Bei dieser Gelegenheit unterzeichneten 17 arabische Länder ihre Kooperationsvereinbarungen mit Peking. Der stellvertretende Generalsekretär der Arabischen Liga, Khalil Thawadi, wies darauf hin, dass schon vor dem Termin in Shanghai 28 arabische Länder Vereinbarungen zur Neuen Seidenstraße unterzeichnet haben.

Dass die EU und die USA sich ablehnend zur Seidenstraße positionieren, kann nicht überraschen. Doch erstaunlicherweise weist auch Russland, das selbst an dem Projekt teilhat, auf die Risiken hin, die damit verbunden sind: dass vor allem Länder der Dritten Welt von der neuen Infrastruktur nicht nur profitieren, sondern in eine finanzielle und politische Abhängigkeit von den Chinesen geraten. Das allerdings ist keine chinesische Besonderheit. Russland mutmaßt auch, dass die ersten Gewinne aus den Investitionen ausschließlich chinesischen Firmen zugutekommen.

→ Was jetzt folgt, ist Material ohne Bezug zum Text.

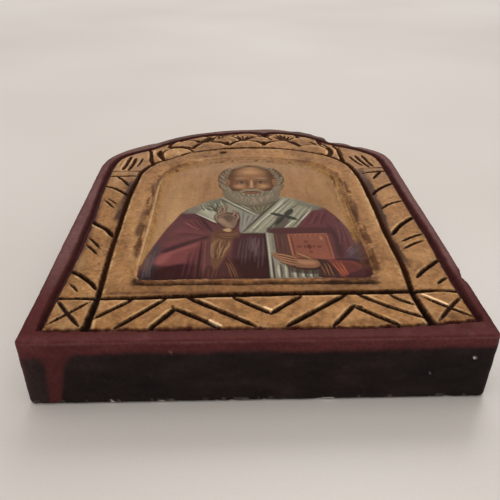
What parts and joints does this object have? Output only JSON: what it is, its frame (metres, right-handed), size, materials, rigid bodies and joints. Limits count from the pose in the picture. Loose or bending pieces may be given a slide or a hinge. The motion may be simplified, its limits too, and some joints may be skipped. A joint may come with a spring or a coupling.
{
  "type": "religious icon",
  "caption": "Thick round-headed wooden devotional icon with a carved and gilded border, a sunk painted panel, dovetailed battens and a swinging ring hanger let into the back.",
  "frame": {"origin": "middle of the board's flat back, under the centre of its bounding box", "axes": "+X to the viewer's right of the painted face, +Y to the board's round head, +Z out of the painted face"},
  "size_m": [0.15, 0.19, 0.026],
  "materials": {
    "carved_wood": "satin",
    "batten_wood": "matte",
    "picture": "satin",
    "hanger_brass": "aged",
    "screw_steel": "satin"
  },
  "bodies": {
    "board": {"stave_left": "carved_wood", "stave_centre": "carved_wood", "stave_right": "carved_wood", "batten_lower": "batten_wood", "batten_upper": "batten_wood", "picture_sheet": "picture", "hanger_strap": "hanger_brass", "screw_lower": "screw_steel", "screw_upper": "screw_steel"},
    "ring": {"hanger_ring": "hanger_brass"}
  },
  "joints": [
    {"name": "ring_swing", "type": "hinge", "parent": "board", "child": "ring", "pos_m": [0, 0.0625, 0.0031], "axis": [-1, 0, 0], "range_deg": [-13, 160]}
  ]
}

Doch die Kritik aus Moskau hat im Gegensatz zur westlichen nicht den Zweck, den Bau der Seidenstraße zu erschweren oder gar zu verhindern. Vielmehr trug Russlands Staatschef Wladimir Putin zur Pekinger Konferenz einen Vorschlag bei, der dem Ganzen eine weitere Dimension verleihen könnte. 

Es geht dem Kreml-Chef um die Verbindung der Seidenstraße mit dem Nördlichen Seeweg, der Nordost-Passage, für deren Sicherheit Russland eine ganze Eisbrecher-Flotte gebaut hat. Putin sagte: „Wir erwägen die Möglichkeit ihrer Verbindung mit der chinesischen Maritimen Seidenstraße. Dadurch soll eine globale und konkurrenzfähige Route geschaffen werden, die das nordöstliche, östliche und südöstliche Asien mit Europa verbinden wird.“

Übrig bleiben die Vereinigten Staaten von Amerika, die sich aus alter imperialistischer Gewohnheit in das Projekt einmischen. Doch gerade beim Thema „Infrastruktur“ werden sie an ihre Grenzen erinnert. Um ein Beispiel zu nennen: Was Hochgeschwindigkeitszüge angeht, so sind die USA ein Ent­wick­lungs­land. So gilt etwa der geplante Hochgeschwindigkeitszug in Kalifornien, die „California High-Speed Rail“, die 2025 auf einem Teilstück in Betrieb gehen soll, nicht nur als der teuerste, sondern auch als der langsamste der Welt.